Together: The Seven of Wands and Five of Cups create the experience of someone who cannot afford to stop fighting but desperately needs to grieve. The defense stance of the Seven demands forward-facing alertness; the Five pulls attention inward and downward toward what was lost. Neither situation releases the person from the other.
Neither card dominates. Instead:
- The Seven of Wands, when paired with the Five of Cups, shifts from confident defense to exhausted resistance — the fight feels less like pride and more like obligation
- The Five of Cups, when paired with the Seven of Wands, cannot fully sink into its grief — the mourning stays incomplete because external pressure keeps interrupting
- Together they produce a third experience neither carries alone: the particular weariness of people who grieve in armor
The question this combination asks: What would you need to put down before you could actually stop and feel what you have lost?
When You Might See This Combination
This pairing often appears when:
- Someone is defending their professional reputation after a project or relationship that ended badly
- A person holds a leadership role but is privately devastated by a recent failure or betrayal
- Someone stays functional and composed publicly while their inner emotional world is flooded
- A relationship continues but one or both people are still mourning an earlier version of it
- Someone wins an argument or holds their ground but feels no satisfaction because the loss underneath remains unprocessed
The pattern: The person is fighting forward while looking backward, and both directions demand something they do not have enough of right now.
Both Upright
When both cards appear upright, the Seven of Wands and Five of Cups combination expresses its tension most visibly — the defense is active, the grief is present, and the two are running simultaneously.
Love & Relationships
Single: This combination may reflect someone who ended a significant relationship, is still processing that loss, but now finds themselves in a situation where they must defend their choices to others — family asking questions, friends taking sides, or simply the internal need to justify why the relationship ended. The mourning and the self-defense can become tangled.
In a relationship: The Seven of Wands and Five of Cups together often appear when one partner is holding the relationship together through effort and defensiveness while also quietly grieving something within it — a lost dynamic, an old version of the connection, or a specific hope that did not survive. The relationship continues, but the grief underneath has not been addressed together.
Career & Finances
This combination commonly appears in professional contexts where someone has lost a project, a client, a promotion, or a colleague they valued — and must continue performing and holding their position despite that loss. The Seven of Wands suggests the pressure is external and ongoing; the Five of Cups suggests the inner response is grief, not just frustration.

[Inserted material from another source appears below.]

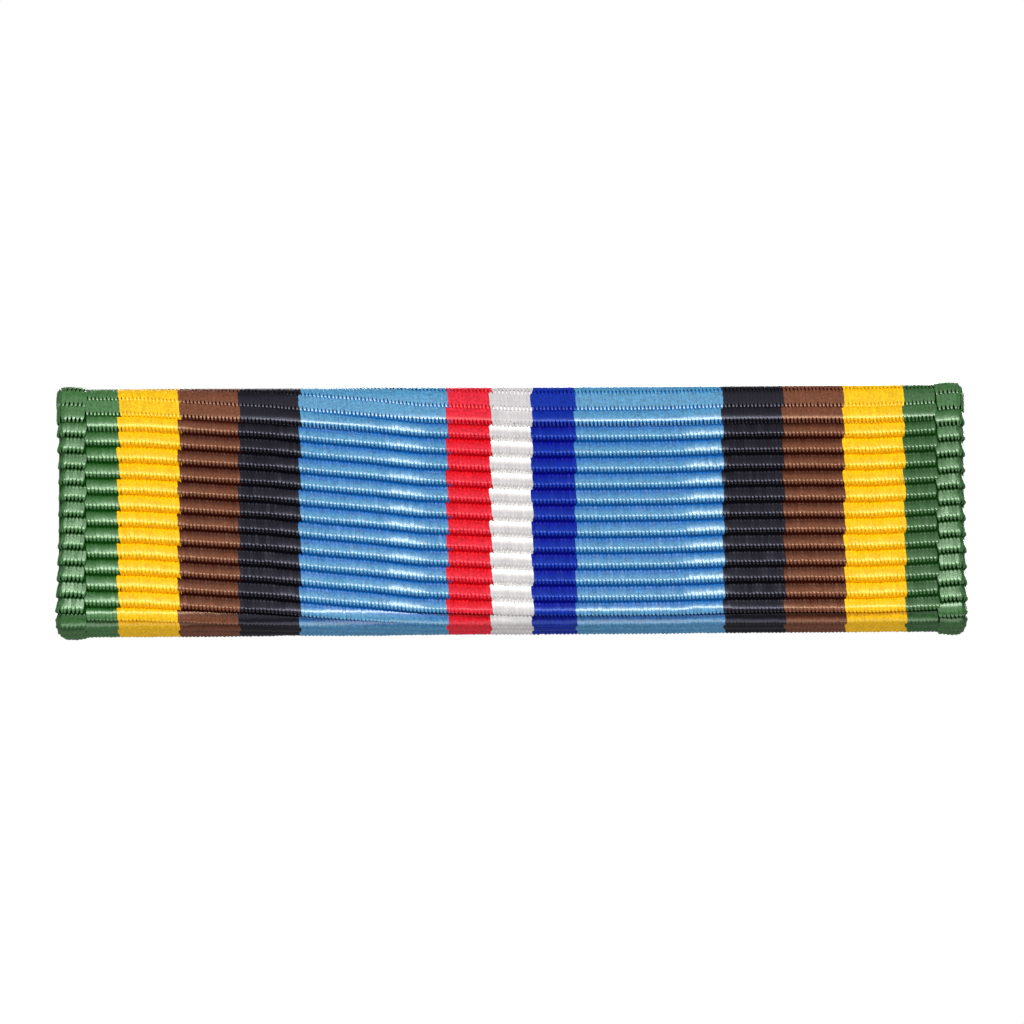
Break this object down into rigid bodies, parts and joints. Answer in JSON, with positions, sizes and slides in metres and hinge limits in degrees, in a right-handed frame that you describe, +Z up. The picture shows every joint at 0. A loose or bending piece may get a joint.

Financially, this pairing may reflect a situation where someone is actively working to maintain stability after a financial loss — holding the line while still absorbing the emotional weight of what was lost. The two remaining cups in the Five are visible; the work of the Seven may eventually help reach them.
Reflection Points
This combination often invites reflection on whether the defense posture is actually protecting anything that still matters, or whether it has become habitual. Some find it helpful to ask: who or what am I defending this position for? Questions worth sitting with include whether the grief being carried is acknowledged to anyone, including oneself.
Key Takeaways
- Both situations are active simultaneously — neither has resolved
- The fire-water tension may feel like emotional suppression in service of performance
- Grief is present but not fully expressed; defense is active but possibly draining
- Progress tends to become available once the mourning finds some outlet
One Card Reversed
When one card is reversed in the Seven of Wands and Five of Cups combination, the dynamic tilts — one situation becomes blocked or turned inward while the other continues to press.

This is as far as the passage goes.